豊橋技術科学大学と東京大学,慶應義塾大学の研究グループは,目の前の手袋と靴下が自分の手足の運動と同期して動くことで,そこに透明な身体が補間されて見え,それがまるで自分の身体であるかのように感じること(身体所有感の錯覚)を示した(ニュースリリース)。
研究グループは,身体運動に注目して,透明な身体に所有感を感じる新しい方法を開発。実験参加者に ヘッドマウントディスプレイを装着してもらい,2m 前方に手袋と靴下だけを提示した。実験には20人の大学生,大学院生が参加した。
彼らは,自分の身体運動と同期して手袋と靴下が動いて見える条件と,非同期に関係なく動く条件を各 2回,5分ずつ体験したのち,それぞれについて質問紙に答えた。その結果,身体運動と同期して動く手袋と靴下の間に透明な身体があるように知覚され,それが自分の身体と感回答が,非同期条件よりも有意に高くなった。つまり,同期条件では,自分の透明な身体が2m先にあるかのように知覚された。

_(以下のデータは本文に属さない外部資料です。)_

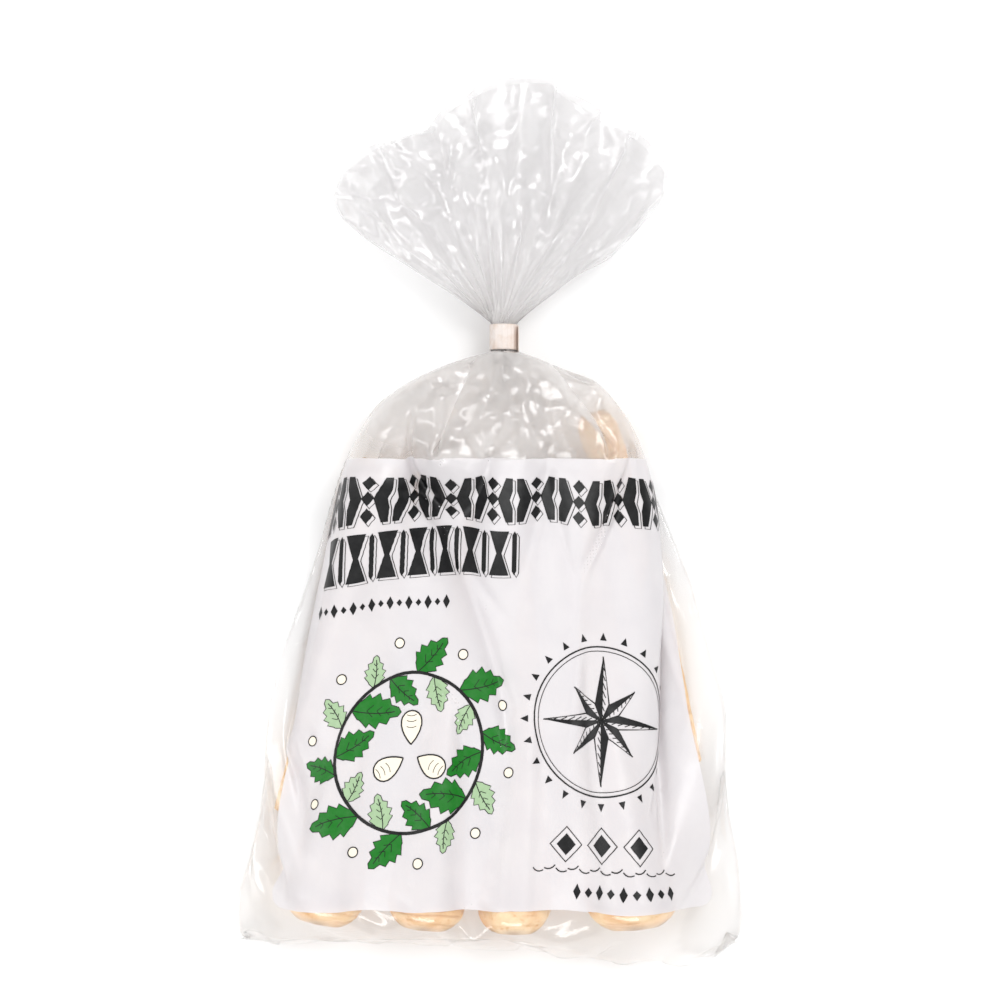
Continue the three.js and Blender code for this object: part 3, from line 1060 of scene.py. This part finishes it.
def wreath(art):
    """A ring of toothed leaves round three seeds."""
    centre, ring = complex(66, 141), 36.0
    art.lines += stroke([centre + ring * turned(a) for a in range(0, 360, 6)], 1.5, closed=True)
    for i in range(20):
        angle = i * 18 + (4 if i % 2 else 0)
        base = centre + ring * turned(angle)
        length = (21, 17, 24, 15, 19)[i % 5]
        tip = base + length * turned(angle + (38 if i % 2 else 150))
        shape = leaf(base, tip, length * 0.62)
        (art.sage if i % 5 in (1, 3) else art.green).append(shape)
        art.framed(shape, 0.35)
        art.lines += stroke(bend(base, mix(base, tip, 0.86), 0.05), 0.4)
        for t in (0.3, 0.5, 0.68):
            root = mix(base, tip, t)
            for sign in (-1, 1):
                vein = (tip - base) * turned(sign * 42) * 0.2 * (1.15 - t)
                art.lines += stroke([root, root + vein], 0.28)
    for angle in (-90, 30, 150):
        top = centre + 6 * turned(angle)
        shape = drop(top + 13 * turned(angle), top - 2 * turned(angle), 13)
        art.cream.append(shape)
        art.framed(shape, 0.7)
        for t in (0.25, 0.42, 0.6):
            line = top + 15 * (1 - t) * turned(angle)
            half = 2.4 * turned(angle + 90)
            art.lines += stroke(bend(line - half, line + half, 0.12, 5), 0.3)
    for i in range(10):
        spot = centre + 50 * turned(i * 36 + 11)
        art.cream.append(oval(spot, 4.6, 4.6))
        art.framed(oval(spot, 4.6, 4.6), 0.55)


def star(art):
    """An eight-pointed star whose points are half black and half hatched."""
    centre = complex(162, 126)
    for i in range(8):
        angle = i * 45
        reach = 30.0 if i % 2 == 0 else 21.5
        tip = centre + reach * turned(angle - 90)
        left = centre + 8.6 * turned(angle - 90 - 22.5)
        right = centre + 8.6 * turned(angle - 90 + 22.5)
        art.black.append([centre, left, tip])
        art.framed([centre, tip, right], 0.6)
        for t in (0.12, 0.24, 0.36, 0.48, 0.6, 0.72, 0.84):
            on_edge = mix(mix(centre, right, t), mix(right, tip, t), t)
            art.lines += stroke([mix(centre, tip, t), on_edge], 0.4)
    art.lines += stroke(oval(centre, 69, 69, 72), 0.7, closed=True)
    art.lines += stroke(oval(centre, 65, 65, 72), 0.35, closed=True)
    for i in range(24):
        out = turned(i * 15)
        base, half = centre + 37.5 * out, 1.6j * out
        art.black.append([base - half, base + 3.6 * out, base + half])
    for x in (-18, 0, 18):
        foot = centre + complex(x, 56)
        art.black.append(lozenge(foot, 9, 10))
        art.framed(lozenge(foot, 15, 16), 0.6)
    for i in range(13):
        start = centre + complex(-33 + i * 5.4, 67)
        art.lines += stroke(bend(start, start + complex(5, -1.5 if i % 2 else 1.0), 0.2, 4), 0.55)


def panel_shape():
    """The panel's outline, with its rounded corners and a point every few millimetres."""
    radius = 9.0
    right, bottom = PANEL_WIDTH, PANEL_HEIGHT
    corners = ((right - radius, radius, -90), (right - radius, bottom - radius, 0),
               (radius, bottom - radius, 90), (radius, radius, 180))
    outline = []
    for x, y, start in corners:
        arc = [complex(x, y) + radius * turned(start + a) for a in range(0, 91, 9)]
        if outline:
            outline += [mix(outline[-1], arc[0], i / 30) for i in range(1, 30)]
        outline += arc
    return outline + [mix(outline[-1], outline[0], i / 30) for i in range(1, 30)]


def add_prints(film):
    art = Print()
    for draw in (big_frieze, small_frieze, wreath, star):
        draw(art)
    lozenge_row(art, complex(20, 71), complex(4.4, 0.12), 15, ((3.4, 6.4), (2.6, 3.4)))
    lozenge_row(art, complex(150, 203), 5.6, 9, ((3.6, 7.2), (3.6, 4.6)))
    add_print("panel_white", film, [panel_shape()], 0.12, white_ink_material())
    colours = (
        ("print_green", art.green, 0.22, linear(14, 112, 26), 0.02),
        ("print_sage", art.sage, 0.20, linear(158, 186, 146), 0.05),
        ("print_cream", art.cream, 0.24, linear(243, 233, 214), 0.04),
        ("print_black", art.black, 0.26, linear(18, 18, 20), 0.01),
        ("print_lines", art.lines, 0.30, linear(22, 22, 22), 0.01),
    )
    for name, shapes, lift, colour, mottle in colours:
        add_print(name, film, shapes, lift, ink_material(name, colour, mottle))


# The scene

def add_camera():
    """A camera that looks straight down, from where the photo's scale fills its frame."""
    lens, sensor = 100, 36
    span = 1000 * MM_PER_PIXEL * MM
    data = bpy.data.cameras.new("camera")
    data.lens, data.sensor_width = lens, sensor
    camera = bpy.data.objects.new("camera", data)
    camera.location = (PHOTO_CENTRE[0] * MM, PHOTO_CENTRE[1] * MM, span * lens / sensor + 0.02)
    bpy.context.scene.collection.objects.link(camera)
    bpy.context.scene.camera = camera


def add_floor():
    mesh = bpy.data.meshes.new("floor")
    half = 3.0
    corners = [(-half, -half, 0), (half, -half, 0), (half, half, 0), (-half, half, 0)]
    mesh.from_pydata(corners, [], [(0, 1, 2, 3)])
    mesh.materials.append(floor_material())
    floor = link("floor", mesh)
    floor.location.z = -0.0002


LIT_POINT = Vector((0, 0, 0.02))


def add_light(name, place, size, power):
    data = bpy.data.lights.new(name, "AREA")
    data.shape = "RECTANGLE"
    data.size, data.size_y = size
    data.energy = power
    light = bpy.data.objects.new(name, data)
    light.location = place
    light.rotation_euler = (LIT_POINT - Vector(place)).to_track_quat("-Z", "Y").to_euler()
    bpy.context.scene.collection.objects.link(light)


HORIZON = 0.3  # how bright the sky is at the horizon, against 1 overhead


def add_world(strength):
    """A white sky that is darker towards the horizon, which gives slanted film its grey."""
    world = bpy.data.worlds.new("studio")
    world.use_nodes = True
    tree = world.node_tree
    place = tree.nodes.new("ShaderNodeTexCoord")
    parts = tree.nodes.new("ShaderNodeSeparateXYZ")
    sky = tree.nodes.new("ShaderNodeValToRGB")
    tree.links.new(place.outputs["Generated"], parts.inputs[0])
    tree.links.new(parts.outputs["Z"], sky.inputs[0])
    horizon, zenith = sky.color_ramp.elements
    horizon.position, horizon.color = 0.1, (HORIZON, HORIZON, HORIZON, 1)
    zenith.position, zenith.color = 0.75, (1, 1, 1, 1)
    background = tree.nodes["Background"]
    tree.links.new(sky.outputs[0], background.inputs["Color"])
    background.inputs["Strength"].default_value = strength
    bpy.context.scene.world = world


def allow_bounces():
    """Lets light through all the layers of the gathered film."""
    cycles = bpy.context.scene.cycles
    cycles.transparent_max_bounces = 128
    cycles.max_bounces = 32
    cycles.diffuse_bounces = 16
    cycles.glossy_bounces = 16
    cycles.transmission_bounces = 16


TAPE_WIDTH = 12.0
TAPE_ROWS = 14
TAPE_STEPS = 220


def add_tape():
    """One turn of tape, with its end lapped over the start and standing off as a short tail."""
    turns = np.linspace(0, 1, TAPE_STEPS)
    across = np.linspace(-0.5, 0.5, TAPE_ROWS)
    start = -0.62
    angle = start + turns * (2 * math.pi + 0.9)
    radius = NECK_RADIUS + 0.42 + 0.35 * smooth(0.83, 0.95, turns)
    radius = radius + 0.10 * np.sin(angle * 9) + 0.07 * np.sin(angle * 23 + 1)
    ring = np.stack([np.cos(angle) * radius, np.sin(angle) * radius], axis=-1)
    onward = (ring[-1] - ring[-2]) / np.hypot(*(ring[-1] - ring[-2]))
    tail = ring[-1] + onward * np.linspace(0.2, 4.6, 16)[:, None]
    tail += np.array([0.96, 0.6]) * np.linspace(0, 1, 16)[:, None] ** 2
    path = np.concatenate([ring, tail])
    points = np.empty((len(path), TAPE_ROWS, 3))
    points[:, :, 0] = NECK[0] + path[:, :1]
    points[:, :, 2] = NECK[1] + path[:, 1:]
    skew = 0.5 * np.sin(np.arange(len(path)) * 0.021)
    points[:, :, 1] = (NECK_FROM_Y + NECK_TO_Y) / 2 + across * TAPE_WIDTH + skew[:, None]
    tape = link("tape", grid_mesh("tape", points, False))
    solid = tape.modifiers.new("thickness", "SOLIDIFY")
    solid.thickness = 0.12 * MM
    solid.offset = 0
    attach(tape, "root")
    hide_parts("neck_tape")
    tape.data.materials.append(tape_material())


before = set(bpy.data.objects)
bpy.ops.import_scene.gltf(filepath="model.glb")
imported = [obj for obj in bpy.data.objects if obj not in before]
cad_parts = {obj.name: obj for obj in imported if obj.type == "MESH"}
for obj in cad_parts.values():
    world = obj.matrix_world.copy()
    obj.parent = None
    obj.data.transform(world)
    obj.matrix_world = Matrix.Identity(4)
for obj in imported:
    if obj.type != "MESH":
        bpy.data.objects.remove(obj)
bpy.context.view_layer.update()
bpy.context.scene.view_settings.view_transform = "Standard"
allow_bounces()
add_camera()
add_floor()
add_world(0.98)
add_light("key", (0.7, 0.8, 1.2), (0.9, 0.9), 11)
add_light("side", (-1.3, 0.1, 0.8), (0.3, 1.4), 4.5)
add_light("foot", (-0.2, -1.4, 0.8), (1.4, 0.4), 8)
points, level = settled_film()
film = add_film(points, level)
film.data.materials.append(film_material())
add_prints(Film(points, level))
add_tape()
skin = skin_material()
random = np.random.default_rng(SEED)
for name, root in ROOTS.items():
    add_root(name, root, random).data.materials.append(skin)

次の実験では,透明身体と全身アバタとの比較が行なわれ,そこには有意な差は見られなかった。最後の実験では,2m前の透明身体への所有感の錯覚を感じている際には,自分の居る場所が前方(透明身体のある方向)にずれて知覚されることが行動計測により示された。
この方法を用いると,他人が行なっている複雑な技能や動作を全身あるいは手足のみで提示し,それに自分の透明な身体を重ねてまねることで学習することが可能となる。透明な身体は対象を遮蔽しないので,他人の運動や操作対象を見ながらそこに自分の身体をおくことができ,技能伝承や動作学習を促進する可能性がある。
人のコミュニケーションは身体動作や外見に影響を受ける。この研究は,人が自由な身体を手に入れるような未来社会において,コミュニケーションがどう変わるのか,身体から自由になったコミュニケーションはどういうものになるのかを考えるきっかけとなるとしている。